In their favour are a couple of small but significant differences. First off, they are likely to face Dublin in the quarter-final, rather than Wexford as they did in 2022. Micheál Donoghue’s side are by no means All-Ireland contenders but Clare haven’t played them in the championship since 2012. By contrast, Clare’s win over Wexford 12 months ago was the fourth time in five years they’d knocked them out of the summer. Whatever the strength of Dublin’s challenge, it will at least be a fresh one.
But probably more to the point is that the defeat to Limerick yesterday was of a completely different order to the one last year. Clare emptied themselves in pushing Kiely’s side to extra-time 12 months ago. They had one of those days where they gave it their absolute best shot and it drew an extraordinary response out of the champions to beat them. They don’t need to pick through the tape this time around to know this wasn’t that.
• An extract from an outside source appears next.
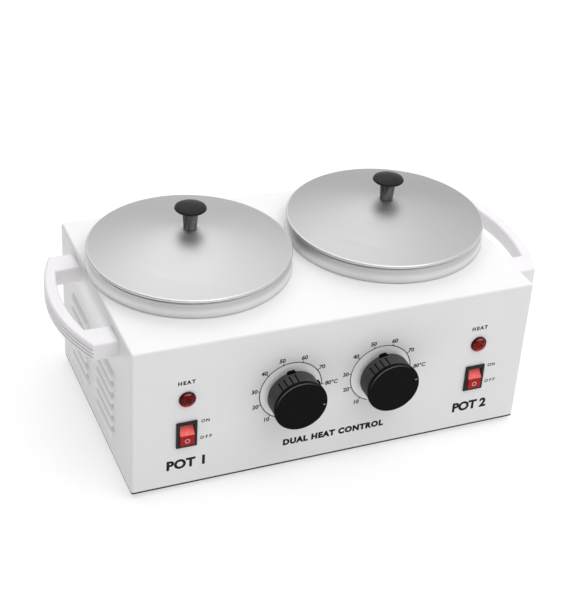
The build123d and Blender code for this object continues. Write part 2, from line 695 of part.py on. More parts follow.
# ---------------------------------------------------------------- power inlet
socket_w, socket_h, socket_d = 24.4, 16.6, 17.0
inlet_d = 21.0          # body behind the panel's outside face
pin_dx, pin_live_z, pin_earth_z = 7.0, -2.0, 3.0
pin_points = [(-pin_dx, pin_live_z), (pin_dx, pin_live_z), (0, pin_earth_z)]
with BuildPart() as power_inlet:
    with BuildSketch(back_plane(0, inlet_z)):
        RectangleRounded(49.0, 22.6, 5)
    extrude(amount=inlet_reach)
    fillet(faces().sort_by(Axis.Y)[-1].edges(), 0.8)
    with BuildSketch(back_plane(0, inlet_z)):
        Rectangle(inlet_cut_w - 0.5, inlet_cut_h - 0.5)
    extrude(amount=-inlet_d)
    # plug recess with its two cut corners
    with BuildSketch(back_plane(0, inlet_z, inlet_reach)) as socket:
        Rectangle(socket_w, socket_h)
        chamfer(socket.vertices().group_by(Axis.Y)[-1], 4.0)
    extrude(amount=-socket_d, mode=Mode.SUBTRACT)
    with BuildSketch(back_plane(0, inlet_z)):
        with Locations(*pin_points):
            Rectangle(4.05, 2.05)
    extrude(amount=-inlet_d, mode=Mode.SUBTRACT)
    with BuildSketch(back_plane(0, inlet_z, inlet_reach)):
        with GridLocations(2 * inlet_pitch, 0, 2, 1):
            Circle(3.1)
    extrude(amount=-1.6, taper=30, mode=Mode.SUBTRACT)
    with BuildSketch(back_plane(0, inlet_z, inlet_reach)):
        with GridLocations(2 * inlet_pitch, 0, 2, 1):
            Circle(inlet_screw_r + panel_gap)
    extrude(amount=-inlet_reach, mode=Mode.SUBTRACT)
save(power_inlet, "power_inlet")

pin_tip = 1.5           # pins stop this far inside the recess's mouth
with BuildPart() as inlet_pins:
    with BuildSketch(back_plane(0, inlet_z, inlet_reach - pin_tip)):
        with Locations(*pin_points):
            Rectangle(4.0, 2.0)
    extrude(amount=-(inlet_d + inlet_reach - pin_tip))
    with BuildSketch(back_plane(0, inlet_z, -inlet_d)):
        with Locations(*pin_points):
            Rectangle(4.8, 0.8)
    extrude(amount=-tab_l)
save(inlet_pins, "inlet_pins")

with BuildPart() as inlet_screws:
    with BuildSketch(back_plane(0, inlet_z, inlet_reach - 0.1)):
        with GridLocations(2 * inlet_pitch, 0, 2, 1):
            Circle(2.9)
    extrude(amount=-1.4, taper=32)
    with BuildSketch(back_plane(0, inlet_z, inlet_reach - 0.5)):
        with GridLocations(2 * inlet_pitch, 0, 2, 1):
            Circle(inlet_screw_r)
    extrude(amount=-9.0)
    with BuildSketch(back_plane(0, inlet_z, inlet_reach - 0.1)):
        with GridLocations(2 * inlet_pitch, 0, 2, 1):
            Rectangle(2.8, 0.7)
            Rectangle(0.7, 2.8)
    extrude(amount=-1.0, mode=Mode.SUBTRACT)
save(inlet_screws, "inlet_screws")

with BuildPart() as inlet_nuts:
    with BuildSketch(back_plane(0, inlet_z, -sheet)):
        with GridLocations(2 * inlet_pitch, 0, 2, 1):
            RegularPolygon(3.2, 6)
            Circle(inlet_screw_r + bore_gap, mode=Mode.SUBTRACT)
    extrude(amount=-2.4)
save(inlet_nuts, "inlet_nuts")

# ---------------------------------------------------------------- terminal block and earth
block_w, block_d, block_h = 74.0, 16.0, 14.0
block_y = -42.0
block_front, block_rear = block_y - block_d / 2, block_y + block_d / 2
pole_xs = (-30.0, -18.0, -6.0, 6.0, 18.0, 30.0)
pole_z = base_z + 7.0
pole_r = 2.0
pole_depth = 5.0
with BuildPart() as terminal_block:
    with BuildSketch(Plane((0, block_y, base_z))):
        RectangleRounded(block_w, block_d, 1.5)
    extrude(amount=block_h)
    for y, facing in ((block_front, -1), (block_rear, 1)):
        with BuildSketch(Plane(origin=(0, y, pole_z), x_dir=(1, 0, 0), z_dir=(0, facing, 0))):
            with Locations(*[(x, 0) for x in pole_xs]):
                Circle(pole_r)
        extrude(amount=-pole_depth, mode=Mode.SUBTRACT)
    with BuildSketch(Plane((0, block_y, base_z + block_h))):
        with Locations(*[(x, 0) for x in pole_xs]):
            Circle(2.6)
    extrude(amount=-3.0, mode=Mode.SUBTRACT)
save(terminal_block, "terminal_block")

screw_group("terminal_screws", [Plane((x, block_y, base_z + block_h - 2.4)) for x in pole_xs],
            head_r=2.3, head_h=1.6, shank_r=1.0, length=0.6)

earth_y = 52.0
earth_h = 7.0
with BuildPart() as earth_post:
    with BuildSketch(Plane((0, earth_y, base_z))):
        Circle(4.0)
    extrude(amount=1.2)
    with BuildSketch(Plane((0, earth_y, base_z))):
        Circle(1.8)
    extrude(amount=earth_h)
save(earth_post, "earth_post")

# ---------------------------------------------------------------- wiring
# Each wire runs from face to face between two terminals. The switched leads and the lamps' leads
# mirror from side to side; the poles left of the middle are live and those right of it neutral.
wire_r = 1.0
wire_bend = 4.0
inlet_tab_y = back_y - inlet_d - tab_l
front_pole_y = block_front + pole_depth
rear_pole_y = block_rear - pole_depth
switch_tab_y = switch_rear + tab_l
lamp_tab_y = lamp_rear + lamp_tab_l
thermostat_tab_z = case_low - tab_l
heater_tab_z = band_low - heater_tab_drop
lane_low, lane_mid, lane_high = 8.5, pole_z, 19.0


def heater_tab(side, turn):
    """Lower end of a heater tab, on the inner or outer side of the clamp."""
    a = radians(turn)
    point = clamp_plane(side, heater_tab_z).from_local_coords((heater_r * cos(a), heater_r * sin(a), 0))
    return point.X, point.Y


def wire_group(node, routes):
    with BuildPart() as wires:
        for route in routes:
            with BuildLine():
                FilletPolyline(*route, radius=wire_bend)
            with BuildSketch(Plane(origin=route[0], z_dir=Vector(*route[1]) - Vector(*route[0]))):
                Circle(wire_r)
            sweep()
    save(wires, node)


live_routes = [
    [(-pin_dx, inlet_tab_y, inlet_z + pin_live_z), (-pin_dx, 50, inlet_z + pin_live_z),
     (-18, 24, pole_z), (-18, rear_pole_y, pole_z)],
    [(-30, front_pole_y, pole_z), (-30, -60, lane_mid), (-100, -66, lane_mid), (-control_x, -46, 22),
     (-control_x, -46, switch_z - switch_tab_dz), (-control_x, switch_tab_y, switch_z - switch_tab_dz)],
    [(-6, front_pole_y, pole_z), (-6, -57, pole_z), (12, -66, lane_low), (60, -70, lane_low),
     (control_x, -46, 22), (control_x, -46, switch_z - switch_tab_dz),
     (control_x, switch_tab_y, switch_z - switch_tab_dz)],
]
neutral_routes = [
    [(pin_dx, inlet_tab_y, inlet_z + pin_live_z), (pin_dx, 50, inlet_z + pin_live_z),
     (18, 24, pole_z), (18, rear_pole_y, pole_z)],
]
for s in SIDES.values():
    inner_x, inner_y = heater_tab(s, s * heater_tab_angle)
    outer_x, outer_y = heater_tab(s, -s * heater_tab_angle)
    supply_x = s * (dial_x + thermostat_tab_dx)
    output_x = s * (dial_x - thermostat_tab_dx)
    lamp_live_x = s * (control_x - lamp_tab_dx)
    lamp_neutral_x = s * (control_x + lamp_tab_dx)
    heater_pole_x, lamp_pole_x = (6, 6) if s < 0 else (30, 30)
    # switch to thermostat, thermostat to heater, thermostat to lamp
    live_routes.append([(s * control_x, switch_tab_y, switch_z + switch_tab_dz),
                        (s * control_x, -49.5, switch_z + switch_tab_dz), (s * 88, -64, 38),
                        (supply_x, tab_y, 38), (supply_x, tab_y, thermostat_tab_z)])
    live_routes.append([(output_x, tab_y, thermostat_tab_z), (output_x, tab_y, 30),
                        (outer_x, outer_y, 30), (outer_x, outer_y, heater_tab_z)])
    live_routes.append([(lamp_live_x, lamp_tab_y, lamp_z), (lamp_live_x, -51.5, lamp_z), (s * 92, -70, 31),
                        (s * dial_x, tab_y, 31), (s * dial_x, tab_y, thermostat_tab_z)])
    # heater to terminal block
    neutral_routes.append([(inner_x, inner_y, heater_tab_z), (inner_x, inner_y, 27),
                           (heater_pole_x, -21, pole_z), (heater_pole_x, rear_pole_y, pole_z)])
    # lamp to terminal block
    lamp_lead = [(lamp_neutral_x, lamp_tab_y, lamp_z), (lamp_neutral_x, -51, lamp_z), (s * 122, -58, 50),
                 (s * 122, -64, lane_high)]
    if s < 0:
        lamp_lead += [(-20, -72, lane_high), (lamp_pole_x, -60, pole_z)]
    else:
        lamp_lead += [(44, -74, lane_high), (lamp_pole_x, -58, pole_z)]
    neutral_routes.append(lamp_lead + [(lamp_pole_x, front_pole_y, pole_z)])
wire_group("wiring_live", live_routes)
wire_group("wiring_neutral", neutral_routes)
wire_group("wiring_earth", [[(0, inlet_tab_y, inlet_z + pin_earth_z), (0, earth_y, inlet_z + pin_earth_z),
                             (0, earth_y, base_z + earth_h)]])
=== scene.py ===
"""Looks of a double wax warmer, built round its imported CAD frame.

Metres, +Z up, the front panel faces -Y."""

import math

import bmesh
import bpy
from mathutils import Matrix, Vector


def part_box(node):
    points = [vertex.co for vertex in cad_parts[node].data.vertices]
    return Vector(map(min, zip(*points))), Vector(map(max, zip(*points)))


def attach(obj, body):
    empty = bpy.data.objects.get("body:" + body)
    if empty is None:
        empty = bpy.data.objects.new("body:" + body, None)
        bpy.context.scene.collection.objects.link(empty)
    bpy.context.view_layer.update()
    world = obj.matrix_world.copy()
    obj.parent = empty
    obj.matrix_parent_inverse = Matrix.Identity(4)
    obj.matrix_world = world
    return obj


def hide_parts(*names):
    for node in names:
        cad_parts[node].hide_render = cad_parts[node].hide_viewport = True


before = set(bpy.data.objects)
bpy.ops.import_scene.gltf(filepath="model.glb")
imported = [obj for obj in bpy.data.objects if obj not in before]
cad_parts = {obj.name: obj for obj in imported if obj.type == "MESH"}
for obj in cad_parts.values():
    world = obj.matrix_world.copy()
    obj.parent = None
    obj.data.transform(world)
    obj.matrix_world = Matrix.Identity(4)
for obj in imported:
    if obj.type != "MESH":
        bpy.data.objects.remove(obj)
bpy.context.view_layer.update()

MM = 0.001
SIDES = ("left", "right")


# ---------------------------------------------------------------- places taken from the frame
def centre_of(node):
    """The middle of a CAD node's box."""
    low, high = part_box(node)
    return (low + high) / 2


BEZEL_T = 1.8 * MM              # a switch's bezel stands this far out of the front panel
PLATE_MARGIN = 1.4 * MM         # the base plate ends this far inside the box's walls
panel_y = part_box("switch_body_left")[0].y + BEZEL_T
POTS = {side: centre_of(f"wax_pot_{side}") for side in SIDES}
LIDS = {side: centre_of(f"lid_{side}") for side in SIDES}
DIALS = {side: centre_of(f"thermostat_shaft_{side}") for side in SIDES}
LAMPS = {side: centre_of(f"lamp_body_{side}") for side in SIDES}
SWITCHES = {side: centre_of(f"switch_body_{side}") for side in SIDES}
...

Clare should have had a free to draw the game. But the game shouldn’t have come down to that small a margin. Lohan pointed out afterwards that the respective stats on both sides were more or less even, with the exception of shooting efficiency. They had 11 more shots than Limerick but they scored with only 48 per cent of them. Up that to 50 per cent and it’s extra-time, free or no free. Up it to 52 and they’re Munster champions.
The net point is that Clare must know they are in a better place now than they were this time last year. Or they must convince themselves of that, at any rate. If they can do so, Limerick won’t want to see them again.